When the World Feels Heavy, Stay: A Letter to the Ones Who Will Carry It Forward

Lately, something has shifted in our classrooms. Beneath the lessons, the deadlines, the ordinary rhythms of the school day, there is a quiet question humming in the background: What is all of this for? Teenagers are watching the adult world closely, trying to understand our choices, our systems, our contradictions. They are not just learning history or civics or language; they are learning what it means to inherit a world that often feels unstable, fearful, and fragmented.

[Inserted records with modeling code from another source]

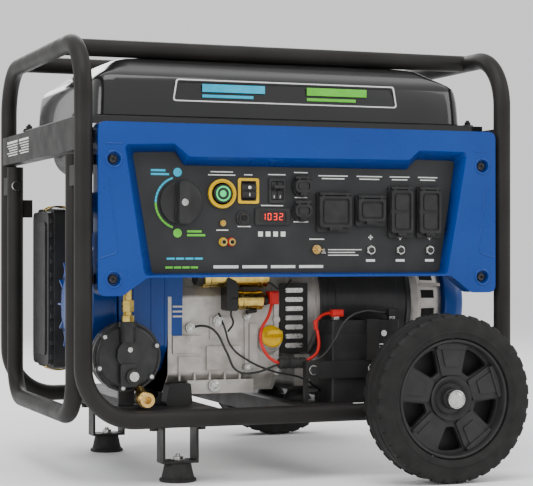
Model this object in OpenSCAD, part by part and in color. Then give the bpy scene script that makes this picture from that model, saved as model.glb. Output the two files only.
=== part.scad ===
/* [Frame] */
// Length between the end hoops' centre lines
frame_l = 730; // [700:5:880]
// Width between the front and rear rails' centre lines
frame_w = 540; // [520:5:650]
// Height of the top rails' centre line above the ground
top_z = 700; // [690:5:840]
// Height of the bottom rails' centre line above the ground
rail_z = 106; // [100:1:125]
// Outer diameter of the frame tube
tube_d = 28.6; // [26:0.2:32]
// Wall thickness of the frame tube
tube_wall = 2; // [1.2:0.2:3]
// Centre-line radius of the frame bends
bend_r = 85; // [70:1:100]
// Distance of each top rail from the middle of the frame
top_rail_y = 140; // [110:1:170]

/* [Wheels and feet] */
// Outside diameter of the tyres
tyre_d = 270; // [255:1:290]
// Width of the tyres
tyre_w = 68; // [55:1:80]
// Diameter of the rims
rim_d = 196; // [180:1:205]
// Distance of the axles to the right of the middle
wheel_x = 204; // [190:1:225]
// Gap between the frame tube and the inner face of a tyre
wheel_gap = 62; // [50:1:80]
// Diameter of the stub axles
axle_d = 16; // [12:1:20]
// Distance of the feet to the left of the middle
foot_x = 194; // [175:1:215]
// Distance of each foot from the middle of the frame
foot_y = 214; // [200:1:230]
// Diameter of the rubber feet at the ground
foot_d = 60; // [50:1:66]
// Height of the rubber feet
foot_h = 30; // [24:1:34]

/* [Handle] */
// Height of the handle's pivots
pivot_drop = 213; // [205:1:230]
// Gap between a handle leg and the hoop beside it
handle_gap = 26; // [22:1:32]
// Diameter of the pivot pins
pin_d = 10; // [8:1:12]

/* [Fuel tank] */
// Length of the tank shell
tank_l = 650; // [600:5:665]
// Depth of the tank shell, front to rear
tank_w = 410; // [380:5:430]
// Height of the tank shell
tank_h = 104; // [90:1:108]
// Diameter of the fuel cap
cap_d = 82; // [70:1:90]

/* [Control panel] */
// Height of the blue fascia
fascia_h = 270; // [260:1:285]
// Depth of the blue fascia
fascia_d = 30; // [25:1:34]
// Wall thickness of moulded panels
shell_wall = 2.5; // [2:0.1:3]
// Depth of the recess around the control plate
recess_d = 20; // [15:1:24]
// Diameter of the fuel selector disc
selector_d = 70; // [60:1:74]
// Diameter of the start button
start_d = 30; // [24:1:32]

/* [Engine and alternator] */
// Height of the crankshaft
shaft_z = 280; // [275:1:290]
// Distance of the crankshaft in front of the middle
shaft_y = -85; // [-90:1:-80]
// Diameter of the crankshaft
shaft_d = 30; // [25:1:34]
// Diameter of the recoil starter cover
recoil_d = 192; // [180:1:196]
// Diameter of the alternator casing
alternator_d = 200; // [190:1:204]
// Length of the alternator casing
alternator_l = 158; // [140:1:165]
// Battery width
battery_l = 125; // [110:1:130]
// Battery depth
battery_w = 64; // [56:1:66]
// Battery height
battery_h = 134; // [120:1:136]

/* [Clearances] */
// Radial gap between a turning bore and its pin or shaft
run_gap = 0.05; // [0.02:0.01:0.1]
// Gap between parts that move past each other
slide_gap = 0.6; // [0.4:0.1:1]

/* [Hidden] */
$fn = 48;

tube_r = tube_d / 2;
hoop_x = frame_l / 2;
rail_y = frame_w / 2;
inner_x = hoop_x - tube_r;
inner_y = rail_y - tube_r;
bend_top_z = top_z - bend_r;
bend_low_z = rail_z + bend_r;

// Cross members and side plates
beam_w = 104;
beam_h = 28;
beam_z = rail_z - beam_h / 2;
beam_top = rail_z + beam_h / 2;
beam_left_x = -foot_x;
beam_right_x = 40;
plate_z = top_z - 174;
plate_h = 50;
plate_d = 26;
plate_wall = 3;

// Wheels
tyre_r = tyre_d / 2;
rim_r = rim_d / 2;
axle_z = tyre_r;
wheel_in = rail_y + tube_r + wheel_gap;
wheel_mid = wheel_in + tyre_w / 2;
hub_r = 22;
hub_half = 24;
axle_in = inner_y - 4;
axle_out = wheel_mid + hub_half + 13;
spoke_count = 5;

// Handle
leg_y = rail_y - tube_r - handle_gap - tube_r;
handle_top = plate_z - 5;
pivot_z = top_z - pivot_drop;
handle_bend = 60;
handle_low_z = rail_z + 2;

// Tank
tank_x = -10;
tank_y = -20;
tank_z = plate_z + plate_h + 8;
tank_top = tank_z + tank_h;
tank_wall = 1.5;
cap_x = -88;
cap_y = 0;
mount_x = hoop_x - 17;
mount_y = 178;

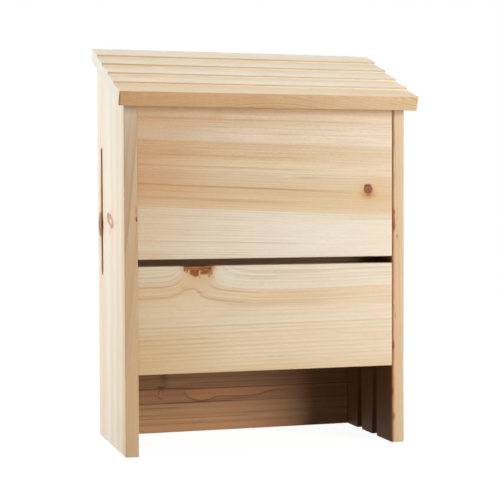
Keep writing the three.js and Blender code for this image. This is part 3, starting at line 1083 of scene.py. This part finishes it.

What is most alarming is not their confusion, but the way it is beginning to harden into resignation. When a young person says, “There’s not even hope for us,” it signals more than discouragement. It signals the early formation of learned helplessness—the belief that effort no longer matters and that the future is something that happens to them, not something they help shape. History shows us where this leads: disengagement, apathy, and the quiet erosion of agency that every healthy society depends on.

And yet, history also offers another truth. Human progress has never moved in a straight line. It moves in cycles, periods of expansion followed by collapse, fear followed by awakening. Every generation faces moments when systems fail and certainties dissolve. These moments are not the end of meaning; they are invitations to deeper consciousness. They ask us to decide whether we will surrender to despair or participate in renewal.

This writing exists because silence is not an option. Teenagers deserve more than a world that models panic, cruelty, or indifference. They deserve perspective, honesty, and the reminder that they are not powerless spectators. They are spiritual beings having a human experience at a time when courage, empathy, and clarity matter deeply.

Hope is not a fantasy we offer to make things feel better. It is a discipline. It is taught through presence, through truth, through refusing to abandon the next generation to cynicism. When young people stay—when they continue to care, question, and imagine—they keep the future open.

This is a call to remain standing when it would be easier to give up. To remember that what goes up comes down, and what falls can rise again. To understand that even in turbulent times, meaning is not lost. It is waiting to be claimed.